Release Date: February 18, 1997 This content is archived.
BUFFALO, N.Y. -- "Portals, Pilgrimage, and Crusade in Western Tuscany," the first book to explore medieval travel along Italy's pilgrimage routes, was published this month by Princeton University Press to much critical praise.
The author is Dorothy F. Glass, professor of art history at the University at Buffalo, and a distinguished historian of the Italian art of Europe's Middle Ages.
The book is the first study of several of Tuscany's most important and richly evocative church portals. Their complex religious and secular iconography is interpreted by Glass as a depiction of events and places along medieval Italy's pilgrimage routes to Rome.
"Portal" is the name given to the whole architectural composition surrounding and including the doorways and porches of a church. Its statuary and often elaborate and multi-leveled friezes are rife with encrypted information about the life and times of the period and region in which and for which it was created.
Glass focuses on the activities and personages represented on nine important 12th-century portals from churches located in and around the cities of Pisa, Lucca and Pistoia -- sites at the nexus of medieval trade, travel and pilgrimage.

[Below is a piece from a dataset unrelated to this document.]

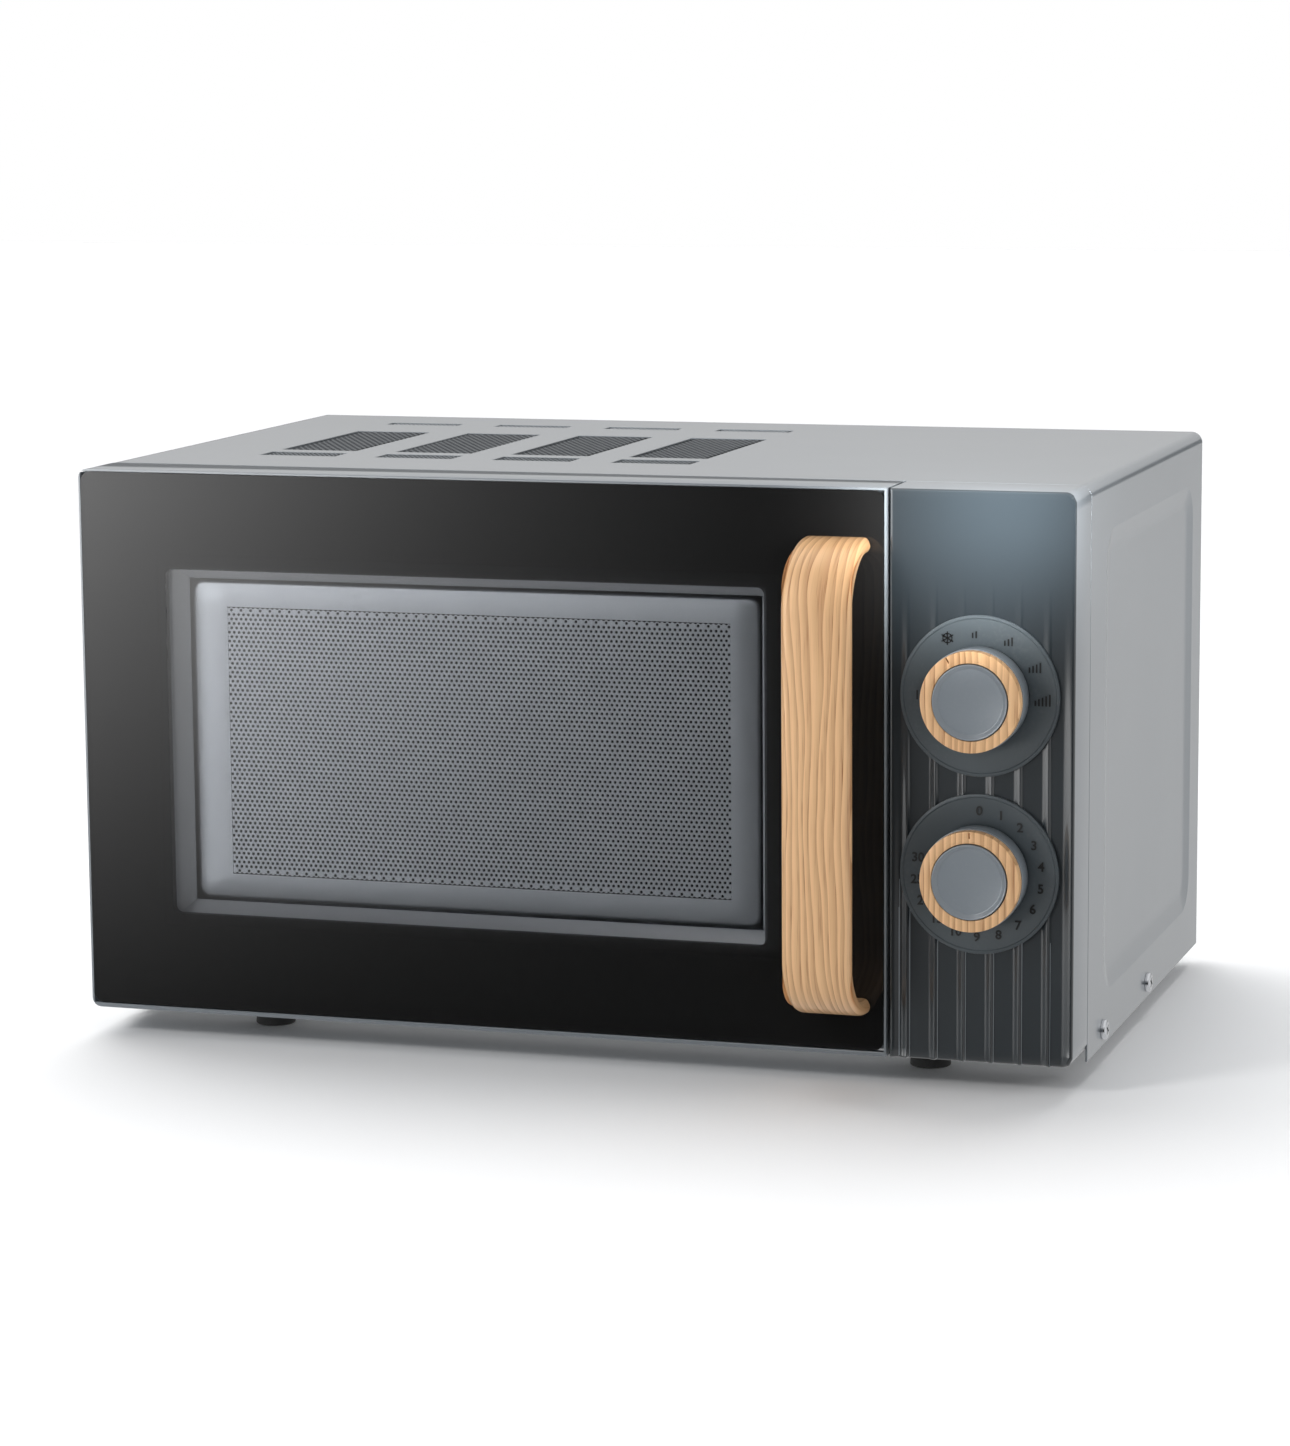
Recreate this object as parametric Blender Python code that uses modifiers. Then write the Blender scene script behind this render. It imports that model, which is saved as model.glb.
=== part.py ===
"""A mechanical countertop microwave oven, with two dials and a side-hinged door.

The oven stands on its feet at z = 0, its front towards -Y, and the origin is under the middle of
its bounding box. Every y in the functions below is a depth behind the plane of the door's glass,
and FRONT is where that plane lies. The oven's base, door, dials, turntable, fan and switches are
each made by their own functions, and each moving group hangs from an empty on its joint's axis.
"""

import math

import bmesh
import bpy
from mathutils import Matrix, Vector

# Casing
WIDTH = 0.440
HEIGHT = 0.250
BODY_DEPTH = 0.2815
FOOT_HEIGHT = 0.012
WRAPPER_BOTTOM = 0.008
CORNER_RADIUS = 0.005
SHEET = 0.001
GAP = 0.0003
HALF = WIDTH / 2

# Door and handle
DOOR_RIGHT = 0.1410
DOOR_BACK = 0.0290
DOOR_WALL = 0.0022
GLASS_THICKNESS = 0.0035
HANDLE_REACH = 0.035
HANDLE_WIDTH = 0.0295
HANDLE_X = 0.1200
HANDLE_BOTTOM = 0.0301
HANDLE_TOP = 0.2296
BAR_THICKNESS = 0.007
LEG_THICKNESS = 0.0065
HINGE_X = -0.2135
HINGE_Y = 0.011
HINGE_PIN = 0.002
HINGE_SLOT_Z = (0.0155, 0.0195)
WEB = (0.0038, 0.0058)

# Control side
PANEL_LEFT = 0.1425
PANEL_WALL = 0.0025
DIAL_X = 0.1806
POWER_Z = 0.1657
TIMER_Z = 0.0917
DIAL_RADIUS = 0.0334
KNOB_RADIUS = 0.0208
KNOB_REACH = 0.0195
SHAFT_RADIUS = 0.003
KNOB_SIDES = 36

# Steel body behind the door
BODY_FRONT = 0.0303
PLATE_Y = 0.0312
CAVITY_X = (-0.190, 0.110)
CAVITY_Y = (0.0327, 0.2660)
CAVITY_Z = (0.0320, 0.2255)
TRAY_FLOOR = 0.0125
BACK_Y = 0.2780
LINING = HALF - SHEET - 0.0005

# Turntable
TABLE_X = (CAVITY_X[0] + CAVITY_X[1]) / 2
TABLE_Y = (CAVITY_Y[0] + CAVITY_Y[1]) / 2
PLATE_RADIUS = 0.110
ROLLER_RADIUS = 0.0065
ROLLER_CIRCLE = 0.089
ROLLER_WIDTH = 0.005

# Latch, switches and fan
HOOK_X = (0.1250, 0.1300)
HOOK_HEIGHTS = (0.072, 0.190)
HOOK_END = 0.0500
HOOK_SLOT_X = (HOOK_X[0] - 0.0020, HOOK_X[1] + 0.0035)
LATCH_TOP = 0.1985
SPRING_SEAT_Z = (0.2185, 0.2205)
FAN_X = 0.1710
FAN_Z = 0.1560
FAN_RADIUS = 0.037

# Side screws, cord gland and transformer
SCREW_DEPTHS = (0.0616, 0.1585)
SCREW_Z = 0.0152
GLAND_X = 0.196
GLAND_Z = 0.040
GLAND_REACH = 0.006
TRANSFORMER = Vector((0.1720, 0.1100, 0.0485))

# The depth of the glass plane that puts the origin in the middle of the oven, front to back
FRONT = (HANDLE_REACH - BODY_DEPTH - GLAND_REACH) / 2

PARTS = bpy.data.collections.new("microwave_oven")
CUTTERS = bpy.data.collections.new("cutters")

# Each finish is an sRGB colour from 0 to 1, a roughness and a metallic value
FINISHES = {
    "grey_enamel": ((0.62, 0.64, 0.66), 0.35, 0.1),
    "grey_plastic": ((0.40, 0.42, 0.44), 0.45, 0.0),
    "black_glass": ((0.05, 0.05, 0.055), 0.06, 0.0),
    "oak": ((0.84, 0.66, 0.45), 0.5, 0.0),
    "zinc_steel": ((0.70, 0.71, 0.72), 0.35, 1.0),
    "cavity_enamel": ((0.60, 0.62, 0.62), 0.4, 0.0),
    "chrome": ((0.85, 0.85, 0.86), 0.12, 1.0),
    "black_rubber": ((0.06, 0.06, 0.06), 0.8, 0.0),
    "black_plastic": ((0.08, 0.08, 0.085), 0.5, 0.0),
    "white_plastic": ((0.85, 0.85, 0.82), 0.5, 0.0),
    "clear_glass": ((0.80, 0.86, 0.85), 0.05, 0.0),
    "aluminium": ((0.80, 0.81, 0.82), 0.3, 1.0),
    "copper": ((0.72, 0.38, 0.20), 0.35, 1.0),
    "lamination": ((0.25, 0.26, 0.28), 0.5, 0.9),
    "mica": ((0.66, 0.60, 0.48), 0.7, 0.0),
}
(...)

These portals are all in situ except one from the church of S. Leonardo al Frigido, which is installed in the Cloisters museum of New York's Metropolitan Museum of Art. Glass spent the 1991-93 academic years studying the S. Leonardo portal at the Cloisters as the museum's Jane and Morgan Whitney Senior Research Fellow.
The material she interpreted, Glass said, can be seen as a series of stories, meditations, warnings and news items addressed to many audiences at once, particularly to local citizens, crusaders and pilgrims. Its imagery owes much to the artists' knowledge of the history and politics of that time and of medieval theater, trade routes, relics and pagan antiquity, all of which found voice in church portals.
The new book is important to art historians like Professor Deborah Kahn of Boston University. A scholar of Romanesque friezes, she called Glass' interpretations "entirely new" and noted that her examination of little-known and scantily-published materials has turned up what Kahn called "information of utmost interest and importance."
It is important because although pilgrimages and crusades were endemic to medieval Europe, until now only pilgrim roads through France have been traced.
Glass explained that this is because the study of medieval art began in France early in the early 19th century and the first major publications on pilgrimage routes were written in French about the French routes. These appeared around 1934-35 and have continued to interest historians. In Italy, most art historians have focused their attention instead on the country's rich resources from the Classical and Renaissance periods.
Jeroslav Folda of the University of North Carolina at Chapel Hill, and a noted historian of 12th-century art, called "Portals, Pilgrimage, and Crusade in Western Tuscany" one of the best art history books he has read in 10 years, noting that Glass has opened the way for future research in art history.
Glass has received a number of major fellowships and grants during her career, including the SUNY Chancellor's Award for Excellence in Teaching and fellowships from the Dumbarton Oaks Center for Byzantine Studies and the American Council of Learned Societies. In 1985, she received the Rome Prize, funded by the National Endowment for the Arts, from the American Academy in Rome and this spring was the Erna Tilley Distinguished Visiting Professor at the University of Puget Sound, Wash.
A 1964 graduate of Vassar College, Glass received a doctorate from The Johns Hopkins University. She has been a member of the UB faculty since 1974 and has taught and lectured at universities throughout the United States and Canada.
Glass is the author of several books including "Romanesque Sculpture in Campania: Patrons, Programs and Styles" and "Studies on Cosmatesque Pavements." She is a former consulting editor for "The Dictionary of Art," a 28-volume edition published by Macmillan and by Grove's Dictionaries and in 1984 and 1988 was a panelist for the National Endowment for the Humanities. She has also been a reader for several journals including Medieval Studies, Gesta and Art Bulletin.